Bridging the Gap: Maryville College Downtown Hub’s Role in Reconnecting with Downtown Maryville

Maryville College has long been a pillar of the Maryville community. In its early years, it played a central role in shaping the community dynamics of downtown Maryville. 

Established in 1819 as the Southern and Western Theological Seminary, the college initially resided downtown. However, in 1870, Anderson Hall was built on what is now recognized as the college campus.

Over the years, the distance between Maryville College and downtown increased. The evolution of the campus led to a shift where the college became more self-contained, and its direct engagement with the town diminished. 

Like many small towns across the country, Maryville’s downtown faced challenges and changes in the latter half of the 20th century. Economic shifts, suburbanization and changes in shopping patterns affected the vitality of downtown areas nationwide. The rise of strip malls and shopping venues outside of the downtown center led to a gradual decline in foot traffic in Maryville’s historic downtown, and over time, the growing traffic on Lamar Alexander Parkway created a divide between the Maryville College campus and the downtown area.

Maryville College’s new Downtown Hub, set to open in Fall 2024, is not just a physical structure but a strategic move to rekindle the ties between the college and the heart of downtown Maryville. Under President Coker, efforts are underway to uphold Maryville College as being “of and for the region”.

The Downtown Hub will occupy a significant landmark in downtown Maryville: the former J&K Grocery building, built in 1941. Significant renovations have transformed the space, providing the college with a fresh canvas for growth. Streetscaping along College Street will beautify the connecting corridor between the college and the Hub.

The Maryville College Downtown Hub will have lots to offer Maryville College students and community members alike. Noteworthy features of The Hub include two versatile classrooms, a teaching and demonstration kitchen and brewing equipment, which will be dedicated to the newly- introduced Fermentation Science minor at MC. There will also be a gift shop.

The Downtown Hub will also be the headquarters of the College’s budding Hospitality and Regional Identity program. Offering both a major and minor, the program places a significant emphasis on customer experience and imparts lessons aligned with a regional context. 

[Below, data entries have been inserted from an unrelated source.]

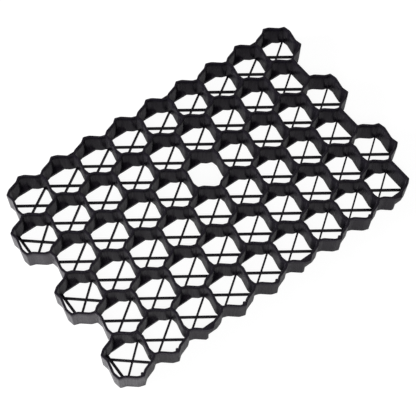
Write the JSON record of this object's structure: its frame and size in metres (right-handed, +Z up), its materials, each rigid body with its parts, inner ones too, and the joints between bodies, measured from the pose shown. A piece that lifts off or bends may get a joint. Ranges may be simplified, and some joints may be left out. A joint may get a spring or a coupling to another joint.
{
  "type": "grass paver grid",
  "caption": "Flat plastic ground grid of staggered six-sided cells with waved walls over crossed bottom ribs, for grass or gravel.",
  "frame": {"origin": "middle of the tile, on the face that it lies on", "axes": "+X along the long side towards the end where rows 1, 3 and 5 stand out, +Y across the tile towards row 1 and its tongues, +Z up through the cells"},
  "size_m": [0.6368, 0.4188, 0.042],
  "materials": {
    "plastic": "black, moulded, satin"
  },
  "bodies": {
    "root": {"paver_grid": "plastic"}
  },
  "joints": []
}
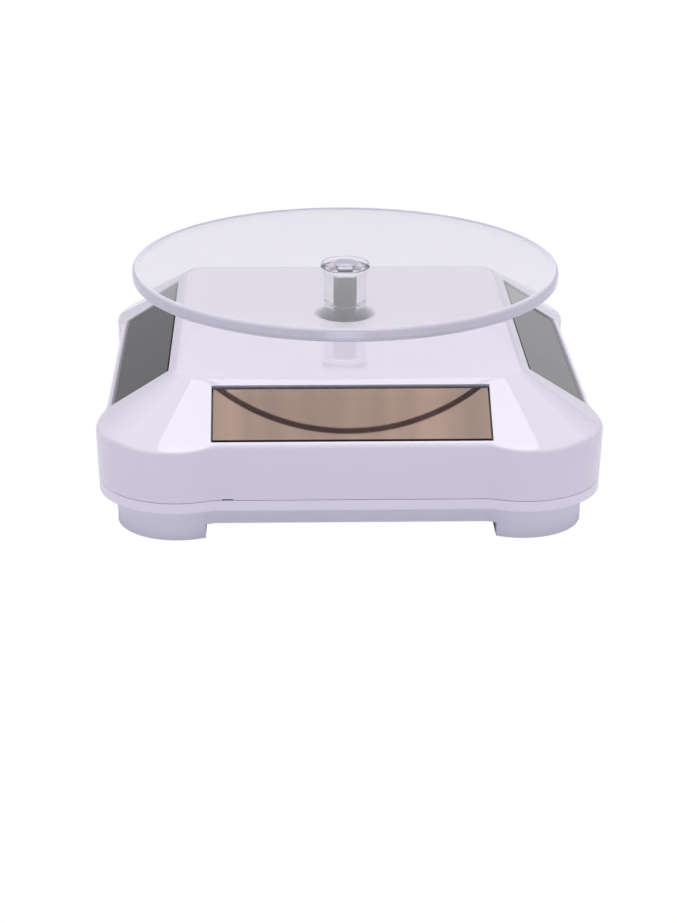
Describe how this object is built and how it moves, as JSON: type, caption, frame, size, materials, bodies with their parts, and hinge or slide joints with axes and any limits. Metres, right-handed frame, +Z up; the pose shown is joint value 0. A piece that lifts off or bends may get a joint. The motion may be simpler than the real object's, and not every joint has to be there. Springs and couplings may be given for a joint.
{
  "type": "solar turntable display stand",
  "caption": "Square white display stand with sloping solar panels on all sides and a clear round turntable disc driven by a geared motor.",
  "frame": {"origin": "on the plane the feet stand on, under the axis of the spindle, at the middle of the base", "axes": "+Z up along the spindle, -Y towards the front of the base, +X to the right seen from the front"},
  "size_m": [0.1134, 0.1134, 0.048],
  "materials": {
    "white_plastic": "high gloss, cool white",
    "cover_plastic": "gloss, cool white",
    "solar_glass": "brown amorphous solar cells behind glass",
    "steel": "plain bright steel",
    "motor_steel": "plated steel",
    "gear_plastic": "natural acetal",
    "brass": "plain",
    "nickel": "nickel plate",
    "black_plastic": "matt",
    "magnet": "ferrite",
    "board": "solder mask",
    "cell_jacket": "plain printed jacket without marks",
    "wire_red": "PVC insulation",
    "wire_black": "PVC insulation",
    "copper": null,
    "grey_plastic": "satin grey",
    "clear_acrylic": "clear, polished"
  },
  "bodies": {
    "base": {"top_shell": "white_plastic", "bottom_cover": "cover_plastic", "solar_panel_front": "solar_glass", "solar_panel_right": "solar_glass", "solar_panel_back": "solar_glass", "solar_panel_left": "solar_glass", "case_screws": "steel", "gearbox_base": "gear_plastic", "gearbox_lid": "gear_plastic", "gearbox_screws": "steel", "lower_bush": "brass", "upper_bush": "brass", "gear_pin_1": "steel", "gear_pin_2": "steel", "gear_pin_3": "steel", "motor_can": "motor_steel", "motor_end_cap": "black_plastic", "motor_magnets": "magnet", "motor_terminals": "brass", "circuit_board": "board", "board_screws": "steel", "storage_capacitor": "black_plastic", "blocking_diodes": "black_plastic", "battery_cell": "cell_jacket", "battery_spring": "nickel", "battery_plate": "nickel", "panel_leads_red": "wire_red", "panel_leads_black": "wire_black", "battery_lead_red": "wire_red", "battery_lead_black": "wire_black", "motor_lead_red": "wire_red", "motor_lead_black": "wire_black"},
    "battery_door": {"battery_door": "cover_plastic"},
    "spindle": {"drive_shaft": "steel", "output_gear": "gear_plastic", "drive_peg": "grey_plastic", "shaft_clip": "steel"},
    "turntable": {"display_disc": "clear_acrylic", "disc_hub": "clear_acrylic"},
    "compound_gear_1": {"compound_gear_1": "gear_plastic"},
    "compound_gear_2": {"compound_gear_2": "gear_plastic"},
    "compound_gear_3": {"compound_gear_3": "gear_plastic"},
    "motor_rotor": {"motor_shaft": "steel", "motor_pinion": "gear_plastic", "motor_armature": "motor_steel", "armature_windings": "copper", "commutator": "copper"}
  },
  "joints": [
    {"name": "spindle_spin", "type": "hinge", "parent": "base", "child": "spindle", "pos_m": [0, 0, 0.03], "axis": [0, 0, 1], "continuous": true},
    {"name": "disc_lift", "type": "slide", "parent": "spindle", "child": "turntable", "axis": [0, 0, 1], "range_m": [0, 0.012]},
    {"name": "gear_3_spin", "type": "hinge", "parent": "base", "child": "compound_gear_3", "pos_m": [-0.01299, 0.0075, 0.015], "axis": [0, 0, 1], "continuous": true},
    {"name": "gear_2_spin", "type": "hinge", "parent": "base", "child": "compound_gear_2", "pos_m": [-0.02598, 0, 0.015], "axis": [0, 0, 1], "continuous": true},
    {"name": "gear_1_spin", "type": "hinge", "parent": "base", "child": "compound_gear_1", "pos_m": [-0.02598, -0.015, 0.015], "axis": [0, 0, 1], "continuous": true},
    {"name": "motor_spin", "type": "hinge", "parent": "base", "child": "motor_rotor", "pos_m": [-0.01449, -0.02464, 0.012], "axis": [0, 0, 1], "continuous": true},
    {"name": "battery_door_slide", "type": "slide", "parent": "base", "child": "battery_door", "axis": [0, -1, 0], "range_m": [0, 0.009]}
  ],
  "couplings": [
    {"joint": "gear_3_spin", "follows": "spindle_spin", "ratio": -4},
    {"joint": "gear_2_spin", "follows": "spindle_spin", "ratio": 16},
    {"joint": "gear_1_spin", "follows": "spindle_spin", "ratio": -64},
    {"joint": "motor_spin", "follows": "spindle_spin", "ratio": 256}
  ]
}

Hospitality and Regional Identity Program Coordinator, Dr. Angela Sebby, shared Insights into the expansive opportunities the hospitality industry offers. Beyond the conventional boundaries of the hospitality industry, this program emphasizes its impact across various sectors. “If you’re not in the industry, you’re connected to it,” she said.

Sebby envisions this program as a means to elevate Southern hospitality, recognizing it as a unique asset in the area. With a focus on cultivating the perfect background for this major, Sebby underscored the essence of hospitality: going above and beyond in service to others.

Sebby explained that the Hospitality and Regional Identity degree at Maryville College doesn’t limit graduates to managing a specific aspect of hospitality; instead, it provides a comprehensive understanding of the entire sector. It parallels the approach of other management degrees, while fostering critical thinking skills rooted in liberal arts. 

The Downtown Hub will provide a place for students of Hospitality and Regional Identity to form meaningful relationships with local businesses, giving them real-world experience. Students can take advantage of MC’s partnership with Blackberry Farm, RT Lodge, Oldham Hospitality and Blount Partnership, regional and national leaders in the hospitality industry.